I am used to solving elliptic PDEs of even order. I was wondering what would one do for odd order PDEs. Notably the discretisations of those results in unsymmetric matrices. I tried solving the following simple problem:
$$\frac{d^3u}{dx^3}(x) = 0,\, x\in \Omega \quad u(x) = f(x), \, x \in \Gamma_D, \, \partial^{l}_nu(x) = 0, x\in\Gamma_N$$
I would generally expect to get some quadratic spline as the solution to the above. But I got a very oscillatory solution which I believe is due to numerical instability. I used the discretisation: $$\frac{d^3u}{dx^3} = \begin{bmatrix} -\frac{1}{2} & 1 & 0 & -1 & \frac{1}{2} \end{bmatrix} *u+O(h^2)$$
Since the system matrix $L$ is unsymmetric, I use a CGNR solver to solve $L^TLx = L^Tb$ instead, but nevertheless things don't seem to work out.
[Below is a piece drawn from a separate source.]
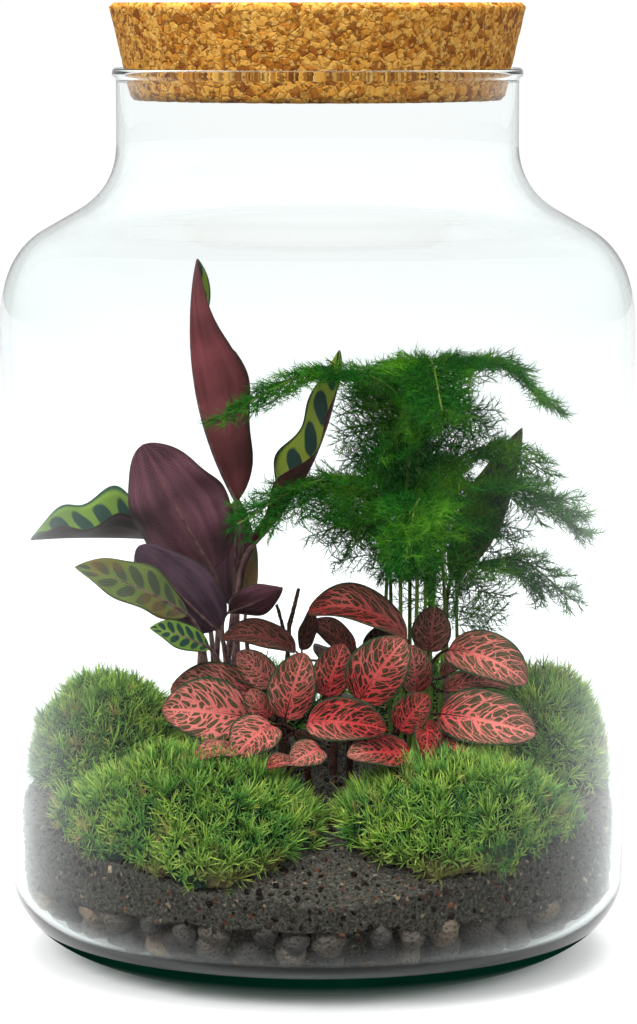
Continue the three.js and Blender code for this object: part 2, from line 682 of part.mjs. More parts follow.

I have never dealt with odd-order PDEs numerically. Are there some references discussing this? Am I supposed to use a specific discretisation like an upwind scheme? I don't think this makes any sense as the factor in front of $\frac{d^3u}{dx^3}$ seems to be irrelevant considering that the right-hand side is zero. Would the above problem be stabilized by solving:
$$\left |\frac{d^3u}{dx^3}\right | = 0,$$
instead? Clearly I cannot write the above as $y=Lx$ anymore and would have to potentially extend it to $\partial_t u = \left|\frac{d^3u}{dx^3}\right|$, e.g. apply explicit Euler and send the time to infinity. I just want to make sure whether there are known methods to handle odd order PDEs numerically before I try some stupid ideas.